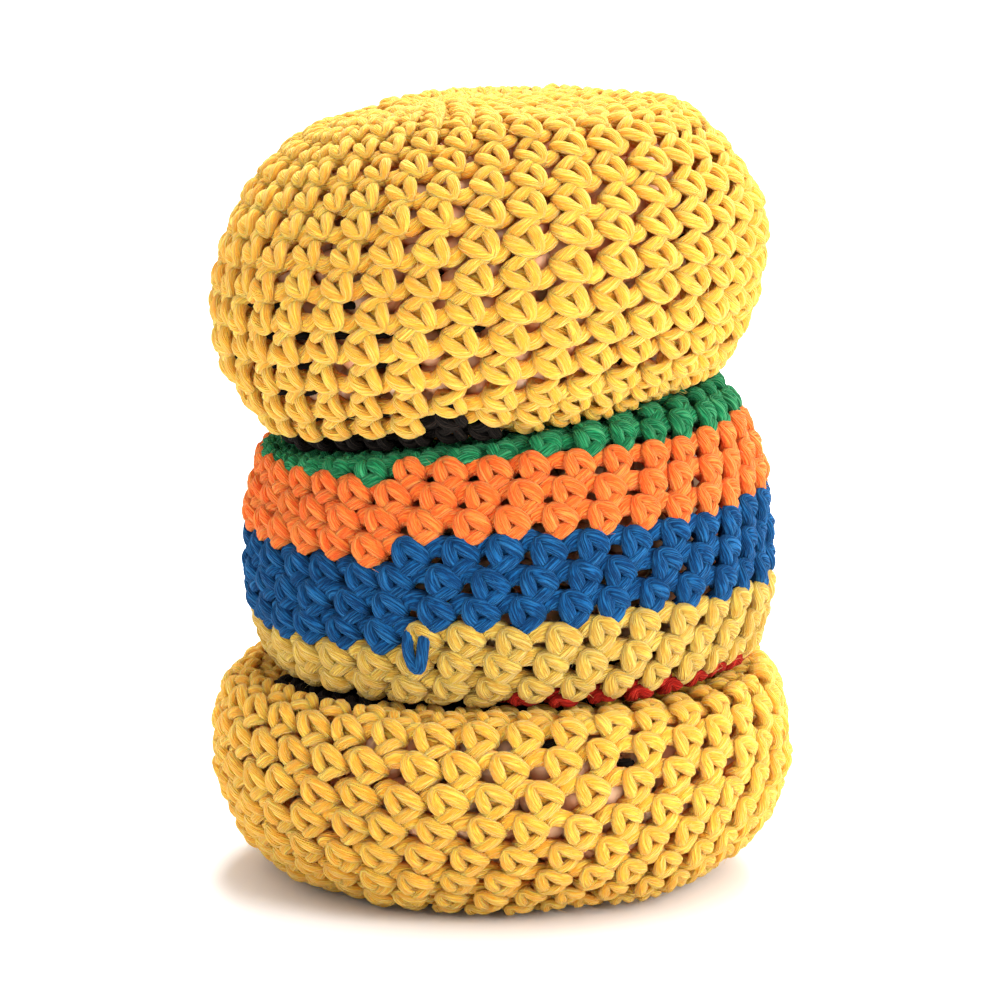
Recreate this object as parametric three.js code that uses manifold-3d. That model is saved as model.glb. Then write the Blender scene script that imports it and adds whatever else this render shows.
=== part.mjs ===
// A stack of three crocheted footbags: each is a yarn cover round a filling of pellets.
// Millimetres, +Z up. The stack stands on Z = 0 and its front is at -Y.
import * as THREE from "three";
import Module from "manifold-3d";

const wasm = await Module();
wasm.setup();
const { CrossSection, Manifold } = wasm;

// Driving dimensions. The bags meet at shares of the stack's height, and the second contact
// rises towards +X by an angle in degrees
const bottomWidth = 57.8;
const middleWidth = 52.4;
const topWidth = 55.3;
const stackHeight = 77.2;
const firstContactShare = 0.277;
const secondContactShare = 0.611;
const secondContactAngle = 9.3;
const coverThickness = 2.4;
const strandThickness = 1.4;
const knotRadius = 1.6;
const pieceGap = 0.3;

// How finely the rounds are cut
const roundSteps = 36;
const fillSteps = 20;
const profileSteps = 60;
const stationLength = 4.6;
const strandSteps = 6;

const fullTurn = 2 * Math.PI;
const fromDegrees = Math.PI / 180;

const firstContactHeight = stackHeight * firstContactShare;
const secondContactHeight = stackHeight * secondContactShare;

// Each bag's own shape. Its widest line is a share of the way up from its floor to its roof, a
// depth is a share of the height from the widest line to the floor or roof, and a flat's radius
// is a share of the width. Tilts are in degrees.
const bags = {
  bottom: {
    width: bottomWidth,
    floor: 0,
    floorSlope: 0,
    roof: firstContactHeight - pieceGap / 2,
    roofSlope: 0,
    widestShare: 0.612,
    lowerDepthShare: 1.025,
    upperDepthShare: 1.285,
    lowerFlatShare: 0.29,
    upperFlatShare: 0.31,
    lowerPower: 1.98,
    upperPower: 2.58,
    centreXShare: 0.002,
    roll: 0.9,
    pitch: 0,
  },
  middle: {
    width: middleWidth,
    floor: firstContactHeight + pieceGap / 2,
    floorSlope: 0,
    roof: secondContactHeight - pieceGap / 2,
    roofSlope: secondContactAngle,
    widestShare: 0.394,
    lowerDepthShare: 1.06,
    upperDepthShare: 1.275,
    lowerFlatShare: 0.4,
    upperFlatShare: 0.33,
    lowerPower: 2.15,
    upperPower: 2.06,
    centreXShare: 0.019,
    roll: 2.5,
    pitch: 0,
  },
  top: {
    width: topWidth,
    floor: secondContactHeight + pieceGap / 2,
    floorSlope: secondContactAngle,
    roof: stackHeight,
    roofSlope: 0,
    widestShare: 0.434,
    lowerDepthShare: 1.19,
    upperDepthShare: 1.065,
    lowerFlatShare: 0.263,
    upperFlatShare: 0.213,
    lowerPower: 1.9,
    upperPower: 1.81,
    centreXShare: -0.02,
    roll: 13.4,
    pitch: -1,
  },
};

// The striped bag's colour borders, along its side from the widest line, in shares of its width
const redToPaleShare = -0.205;
const paleToBlueShare = -0.045;
const blueToOrangeShare = 0.121;
const orangeToGreenShare = 0.257;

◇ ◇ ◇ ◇

STATED TASK → Your answer should be a single number: the count of lines in the listing that contain the word "three".

FINISHED EXERCISE → 3